Rock formation in Germany

The Jungfernsprung, is a precipitous rock formation in the small German town of Dahn in the county of Südwestpfalz. The rocks tower above the town by around 70 metres and are crowned by a type of summit cross at a height of . The rocks is the symbol of the town and the subject of an ancient legend from which it derives its name: Jungfernsprung means "maiden's leap".

== Location and structure ==
The Jungfernsprung lies in the eastern part of the borough. Its west and north faces rise, steep and ruggedly, from the slopes on the left-hand side of the Wieslauter valley, whilst the residential area of Dahn spreads out southwest of the rocks on both sides of its base.

The rocks belong to the many bunter sandstone formations, typical of the Wasgau region, the southern part of the Palatine Forest in Germany and the northern part of the Vosges in France. Because the area around Dahn is especially rich in such rock features it is also called the Dahner Felsenland ("Dahn Rock Country"). The Jungfernsprung – like other rock formations in the region – is a harder rock that has withstood erosion better than the surrounding softer material.

== Legend of the Jungfernsprung ==
The legend, whose most common version comes from local author, August Becker (1857), goes like this:

Once a young maiden ventured into the Forest of Dahn to pick berries. When she was far away from home, a man suddenly burst out of the thicket, probably the robber baron, Hans Trapp from Berwartstein Castle.

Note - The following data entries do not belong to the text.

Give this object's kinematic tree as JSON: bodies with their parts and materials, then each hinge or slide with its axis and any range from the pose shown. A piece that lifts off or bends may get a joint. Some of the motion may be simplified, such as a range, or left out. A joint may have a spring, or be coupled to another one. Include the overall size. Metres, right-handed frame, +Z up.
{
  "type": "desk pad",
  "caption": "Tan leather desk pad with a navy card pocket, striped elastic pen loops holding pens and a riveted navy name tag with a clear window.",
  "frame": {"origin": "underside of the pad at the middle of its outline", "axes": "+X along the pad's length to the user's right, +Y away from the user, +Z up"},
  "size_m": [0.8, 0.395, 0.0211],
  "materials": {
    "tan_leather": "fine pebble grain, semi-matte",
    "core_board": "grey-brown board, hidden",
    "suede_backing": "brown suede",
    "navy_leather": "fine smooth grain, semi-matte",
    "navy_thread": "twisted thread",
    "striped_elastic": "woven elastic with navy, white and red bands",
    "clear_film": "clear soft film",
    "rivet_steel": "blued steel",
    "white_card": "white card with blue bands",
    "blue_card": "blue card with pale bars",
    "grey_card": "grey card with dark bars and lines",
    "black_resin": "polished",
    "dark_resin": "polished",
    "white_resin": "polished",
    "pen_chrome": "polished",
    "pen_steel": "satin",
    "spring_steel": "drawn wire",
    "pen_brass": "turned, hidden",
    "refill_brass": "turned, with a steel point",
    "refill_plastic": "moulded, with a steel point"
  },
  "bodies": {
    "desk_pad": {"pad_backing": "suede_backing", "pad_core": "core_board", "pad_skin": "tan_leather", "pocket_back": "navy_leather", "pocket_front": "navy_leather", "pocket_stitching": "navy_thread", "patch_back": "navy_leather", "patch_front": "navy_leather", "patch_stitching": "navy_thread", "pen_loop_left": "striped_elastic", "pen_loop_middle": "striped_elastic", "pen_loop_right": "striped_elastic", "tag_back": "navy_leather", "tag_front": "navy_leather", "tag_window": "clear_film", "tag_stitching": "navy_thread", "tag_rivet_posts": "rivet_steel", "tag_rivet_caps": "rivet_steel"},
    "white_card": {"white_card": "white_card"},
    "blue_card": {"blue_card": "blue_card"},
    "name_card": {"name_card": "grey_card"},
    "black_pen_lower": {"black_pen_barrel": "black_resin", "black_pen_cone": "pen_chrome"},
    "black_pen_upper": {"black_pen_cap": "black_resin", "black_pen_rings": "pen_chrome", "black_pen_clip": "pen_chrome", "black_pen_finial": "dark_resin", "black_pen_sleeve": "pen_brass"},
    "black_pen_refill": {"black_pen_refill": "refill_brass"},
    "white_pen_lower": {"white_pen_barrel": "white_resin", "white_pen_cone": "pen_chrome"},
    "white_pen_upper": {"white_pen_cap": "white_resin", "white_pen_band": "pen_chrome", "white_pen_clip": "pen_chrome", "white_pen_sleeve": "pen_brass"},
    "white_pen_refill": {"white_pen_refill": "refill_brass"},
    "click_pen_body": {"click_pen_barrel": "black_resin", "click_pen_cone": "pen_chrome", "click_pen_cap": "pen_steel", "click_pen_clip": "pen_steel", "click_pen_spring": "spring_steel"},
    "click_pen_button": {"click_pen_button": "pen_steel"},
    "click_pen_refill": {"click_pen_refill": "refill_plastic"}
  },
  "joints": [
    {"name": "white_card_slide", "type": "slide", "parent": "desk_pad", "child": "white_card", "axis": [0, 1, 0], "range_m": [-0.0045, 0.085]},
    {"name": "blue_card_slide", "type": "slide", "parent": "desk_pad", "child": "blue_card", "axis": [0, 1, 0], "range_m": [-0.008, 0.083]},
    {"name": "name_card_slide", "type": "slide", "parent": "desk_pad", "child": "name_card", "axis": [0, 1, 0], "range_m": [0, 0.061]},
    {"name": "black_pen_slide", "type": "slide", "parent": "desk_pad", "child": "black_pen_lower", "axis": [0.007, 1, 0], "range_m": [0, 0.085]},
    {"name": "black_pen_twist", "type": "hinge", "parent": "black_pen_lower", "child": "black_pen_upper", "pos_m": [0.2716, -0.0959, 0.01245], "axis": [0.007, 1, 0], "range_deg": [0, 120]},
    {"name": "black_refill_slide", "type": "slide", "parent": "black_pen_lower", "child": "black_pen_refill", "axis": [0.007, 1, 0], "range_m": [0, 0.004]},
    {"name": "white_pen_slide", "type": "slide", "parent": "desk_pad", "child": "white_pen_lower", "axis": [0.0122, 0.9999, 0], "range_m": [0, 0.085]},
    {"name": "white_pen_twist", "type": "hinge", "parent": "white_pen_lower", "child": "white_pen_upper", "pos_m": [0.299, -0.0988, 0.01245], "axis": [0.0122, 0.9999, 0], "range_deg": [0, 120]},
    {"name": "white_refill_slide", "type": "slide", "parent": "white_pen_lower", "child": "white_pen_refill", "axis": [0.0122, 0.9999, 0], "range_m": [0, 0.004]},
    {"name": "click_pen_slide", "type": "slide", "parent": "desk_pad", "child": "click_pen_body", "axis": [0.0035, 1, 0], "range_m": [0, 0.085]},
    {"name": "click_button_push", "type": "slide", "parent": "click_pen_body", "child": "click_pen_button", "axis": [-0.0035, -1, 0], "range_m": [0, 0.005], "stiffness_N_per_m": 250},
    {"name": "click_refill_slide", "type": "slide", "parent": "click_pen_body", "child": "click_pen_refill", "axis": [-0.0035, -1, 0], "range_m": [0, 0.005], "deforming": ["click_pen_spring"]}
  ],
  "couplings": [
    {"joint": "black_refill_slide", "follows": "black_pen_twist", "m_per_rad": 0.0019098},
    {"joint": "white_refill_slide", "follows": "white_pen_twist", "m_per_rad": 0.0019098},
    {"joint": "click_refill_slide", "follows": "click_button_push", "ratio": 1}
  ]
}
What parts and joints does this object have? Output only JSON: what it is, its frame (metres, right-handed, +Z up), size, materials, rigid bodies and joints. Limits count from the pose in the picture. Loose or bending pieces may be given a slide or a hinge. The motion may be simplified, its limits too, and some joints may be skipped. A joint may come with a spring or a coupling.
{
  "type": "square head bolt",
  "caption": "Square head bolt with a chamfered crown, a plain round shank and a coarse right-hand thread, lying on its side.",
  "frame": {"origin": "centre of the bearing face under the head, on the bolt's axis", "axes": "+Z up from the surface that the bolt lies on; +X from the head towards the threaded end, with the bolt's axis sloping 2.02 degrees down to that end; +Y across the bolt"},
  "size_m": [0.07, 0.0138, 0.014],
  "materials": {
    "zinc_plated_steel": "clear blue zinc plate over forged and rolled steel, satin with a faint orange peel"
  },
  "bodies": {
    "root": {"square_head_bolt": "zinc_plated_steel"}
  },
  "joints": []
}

The man clearly intended to rob the virgin of her innocence. So the young maiden gathered up her skirts and took to flight, but the villain came ever closer to her. In her panic, the young lass failed to watch where she was going. All of a sudden she found herself, panting for breath, at the edge of the precipice with the houses of the town far below. Without stopping to think, the young maiden fell over the abyss. And now the miracle happened: because her skirts ballooned out and let her float down gently, she survived the leap entirely unhurt. And ever since, at the spot where her foot landed, a spring has flowed.

More about the fate of the maiden and villain is not recorded, however this story was sufficient for the time to explain the steepness of the rock and the existence of the spring.

Artists have occasionally been inspired to portray the dramatic "maiden's leap".
In doing so they clearly always used the idea of someone parachuting as a model, the outspread skirts of the maiden enabling a visual interpretation of the miracle and at the same time representing an attractive artistic subject.

== Hiking destination and climbing rocks ==
The Jungfernsprung is accessible to hikers from the rear; the access footpath being part of the premier hiking trail, the Felsenland Legend Trail (Felsenland Sagenweg). In summer the rocks are part of the South Palatinate Climbing Area and thus a popular destination for sport climbers. The spectacular Franz Seiler Memorial Route (Franz-Seiler-Gedächtnisweg) rates as climbing grade VII+ (UIAA). it runs up the vertical face of the rock and is visible from the town.

== Literature ==
- August Becker (2005). "Die Pfalz und die Pfälzer" (topographical, cultural, historical monograph, reprint of the 1st edition of 1857)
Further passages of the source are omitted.